• Written problem
Would you restate, exactly as they appear, the lines from the one containing "Continue the three.js" through the end of the data below?

★ ★ ★ ★ ★ ★ ★

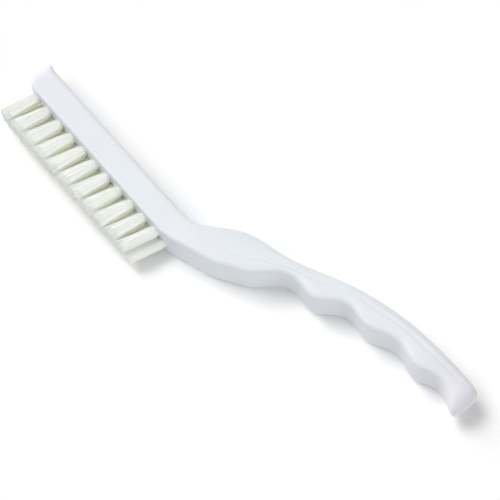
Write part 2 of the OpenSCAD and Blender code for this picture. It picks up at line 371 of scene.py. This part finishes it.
def cutter():
    """The shape of all the tuft holes, which stands a little out of the bristle face."""
    points, faces = [], []
    for row in ("near", "far"):
        for i in range(ROW_N):
            rings = []
            for depth in (-CUT_REACH, HOLE_DEPTH):
                middle = hole_foot(row, i) + HOLE_ALONG * depth
                turns = full_turn(HOLE_SEGMENTS)
                around = [HOLE_ACROSS * math.cos(t) + SIDEWAYS * math.sin(t) for t in turns]
                rings.append([middle + HOLE_D / 2 * out for out in around])
            more_points, more_faces = loft(rings)
            faces += [tuple(len(points) + k for k in face) for face in more_faces]
            points += more_points
    return mesh_object("holes", points, faces, HOLE_SHARP)


def apply_modifiers(piece):
    """Puts what the modifiers make into the piece's own mesh."""
    evaluated = piece.evaluated_get(bpy.context.evaluated_depsgraph_get())
    mesh = bpy.data.meshes.new_from_object(evaluated)
    piece.modifiers.clear()
    piece.data = mesh


def make_handle():
    """The handle with its tuft holes cut out."""
    piece = mesh_object("brush_handle", *loft(RINGS), HANDLE_SHARP)
    holes = cutter()
    cut = piece.modifiers.new("holes", "BOOLEAN")
    cut.operation = "DIFFERENCE"
    cut.solver = "EXACT"
    cut.object = holes
    apply_modifiers(piece)
    bpy.data.objects.remove(holes)
    piece.data.set_sharp_from_angle(angle=math.radians(HANDLE_SHARP))
    return piece


# Filaments
FILAMENT_D = 0.27
FILAMENT_PITCH = 0.28
FILAMENT_SIDES = 4
FILAMENT_STEPS = 5
FIRST_STEP = 0.35
FOLD_STEPS = 4
TIP_JITTER = 0.08
BEND_JITTER = 0.06
STRAY_SHARE = 0.03
STRAY_REACH = 0.9
# The middle of a tuft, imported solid: its share of the tuft's width, the share of the tuft's height that it
# reaches, and how deep it goes into the hole
CORE_SHARE = 0.86
CORE_TOP = 0.85
CORE_DEPTH = 1.5
CORE_SIDES = 24
CORE_STEPS = 5
# Gap between a tuft and the wall of its hole
HOLE_GAP = 0.06
PACKED_R = HOLE_D / 2 - HOLE_GAP - FILAMENT_D / 2
TIP_L = HOLE_PITCH - TIP_GAP
TIP_W = ROW_GAP / math.sqrt(1 - (HOLE_PITCH / 2 / TIP_L) ** 2) - ROW_TIP_GAP
TIP_REACH = ((HOLE_PITCH - FILAMENT_D) / 2, (TIP_W - FILAMENT_D) / 2)
# How far a tuft's round packing has gone square at its tips, and how many times sooner than that it does so
TIP_SQUARE = 0.85
SQUARE_AT_ONCE = 16
# Smallest distance from a tuft's middle that counts in working out how square it is
MIDDLE = 0.001
# Filaments this close together, along the brush and across it, are cut alike, and most clumps only a little
CLUMP = (0.45, 2.1)
CLUMP_POWER = 1.5
# How much of a filament's cut it shares with its clump, and how much is its own
CUT_SHARES = (0.7, 0.3)
# Keeps the corners of a slanting cut tip within the trimmed height
TIP_MARGIN = FILAMENT_D / 4
# Share of its fan that a tuft keeps on one side: the nose's own tuft, the one behind it and the last two
NOSE_FAN = {"near": 0.5, "far": 1.35}
HEEL_FAN = 0.25


def packed_places():
    """Places of one leg of each folded filament in its hole: half a hexagonal packing."""
    places = []
    row_step = FILAMENT_PITCH * math.sqrt(3) / 2
    rows = math.ceil(PACKED_R / row_step)
    for j in range(-rows, rows + 1):
        z = j * row_step
        x = FILAMENT_PITCH * (0.5 if j % 2 else 1) - FILAMENT_PITCH / 4
        while math.hypot(x, z) <= PACKED_R:
            places.append((x, z))
            x += FILAMENT_PITCH
    return places


def fanned(place, row, i):
    """Where a place in a tuft's hole has fanned out to at the tips, apart from the tuft's lean."""
    x, z = place
    spread = squared(place, 1) / PACKED_R
    fan = 1
    if i == 0 and x < 0:
        fan = NOSE_FAN[row]
    if i == ROW_N - 1 and x > 0:
        fan = HEEL_FAN
    return x * spread * fan * TIP_REACH[0], z * spread * TIP_REACH[1]


def squared(place, t):
    """How much further out a place lies, at a share t of the height, as the round tuft goes square."""
    x, z = place
    out = math.hypot(x, z)
    return 1 + TIP_SQUARE * min(1, SQUARE_AT_ONCE * t) * (out / max(abs(x), abs(z), MIDDLE) - 1)


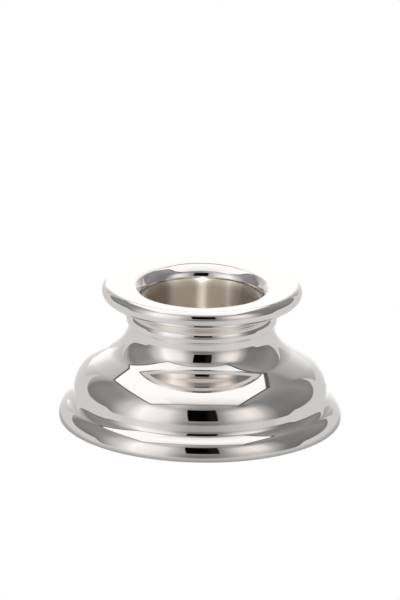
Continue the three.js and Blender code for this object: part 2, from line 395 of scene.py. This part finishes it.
def add_hood(level, azimuth, elevation):
    """The camera hood: a tall dark box in front, a little wider at the top."""
    height = ((elevation - 16.3) / 32.1).clamp()
    left = -10.4 - height * 4.0
    right = 16.2 + height * 1.2
    hood = (
        azimuth.rise(left - 1.0, left + 1.0)
        * azimuth.fall(right - 1.2, right + 1.2)
        * elevation.rise(15.2, 17.4)
        * elevation.fall(47.5, 49.3)
    )
    dark = 0.012 + azimuth.rise(4.0, 11.0) * 0.075  # lighter towards its right
    return level.mix(dark, hood)


def add_softbox(level, x, y, z):
    """The softbox, its grey frame and the soft spot beside it."""
    height = z.max(0.02)
    across, near = x / height, y / height
    overhead = z.rise(0.3, 0.45)
    lit = near.table(BOX_LEVELS)
    # The box stays this bright at least, less so near the camera and on the right.
    lit = lit.max(0.965 - near.rise(0.38, 0.5) * 0.25 - across.rise(-0.45, -0.05) * 0.5)
    rim = across.rise(*FRAME_LEFT) * across.fall(*FRAME_RIGHT)
    rim = rim * near.rise(*FRAME_FAR) * near.fall(*FRAME_NEAR) * overhead
    level = level.mix(FRAME_LEVEL, rim)
    box = across.rise(*BOX_LEFT) * across.fall(*BOX_RIGHT)
    box = box * near.rise(*BOX_FAR) * near.fall(*BOX_NEAR) * overhead
    level = level.mix(lit, box)
    distance2 = (across - SPOT_ACROSS) * (across - SPOT_ACROSS) + (near - SPOT_NEAR) * (
        near - SPOT_NEAR
    )
    spot = (distance2 * SPOT_FALLOFF).exp() * overhead * (1.0 - box) * SPOT_STRENGTH
    return level.mix(SPOT_LEVEL, spot)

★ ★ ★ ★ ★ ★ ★

• Task solution
Continue the three.js and Blender code for this object: part 2, from line 395 of scene.py. This part finishes it.
def add_hood(level, azimuth, elevation):
    """The camera hood: a tall dark box in front, a little wider at the top."""
    height = ((elevation - 16.3) / 32.1).clamp()
    left = -10.4 - height * 4.0
    right = 16.2 + height * 1.2
    hood = (
        azimuth.rise(left - 1.0, left + 1.0)
        * azimuth.fall(right - 1.2, right + 1.2)
        * elevation.rise(15.2, 17.4)
        * elevation.fall(47.5, 49.3)
    )
    dark = 0.012 + azimuth.rise(4.0, 11.0) * 0.075  # lighter towards its right
    return level.mix(dark, hood)


def add_softbox(level, x, y, z):
    """The softbox, its grey frame and the soft spot beside it."""
    height = z.max(0.02)
    across, near = x / height, y / height
    overhead = z.rise(0.3, 0.45)
    lit = near.table(BOX_LEVELS)
    # The box stays this bright at least, less so near the camera and on the right.
    lit = lit.max(0.965 - near.rise(0.38, 0.5) * 0.25 - across.rise(-0.45, -0.05) * 0.5)
    rim = across.rise(*FRAME_LEFT) * across.fall(*FRAME_RIGHT)
    rim = rim * near.rise(*FRAME_FAR) * near.fall(*FRAME_NEAR) * overhead
    level = level.mix(FRAME_LEVEL, rim)
    box = across.rise(*BOX_LEFT) * across.fall(*BOX_RIGHT)
    box = box * near.rise(*BOX_FAR) * near.fall(*BOX_NEAR) * overhead
    level = level.mix(lit, box)
    distance2 = (across - SPOT_ACROSS) * (across - SPOT_ACROSS) + (near - SPOT_NEAR) * (
        near - SPOT_NEAR
    )
    spot = (distance2 * SPOT_FALLOFF).exp() * overhead * (1.0 - box) * SPOT_STRENGTH
    return level.mix(SPOT_LEVEL, spot)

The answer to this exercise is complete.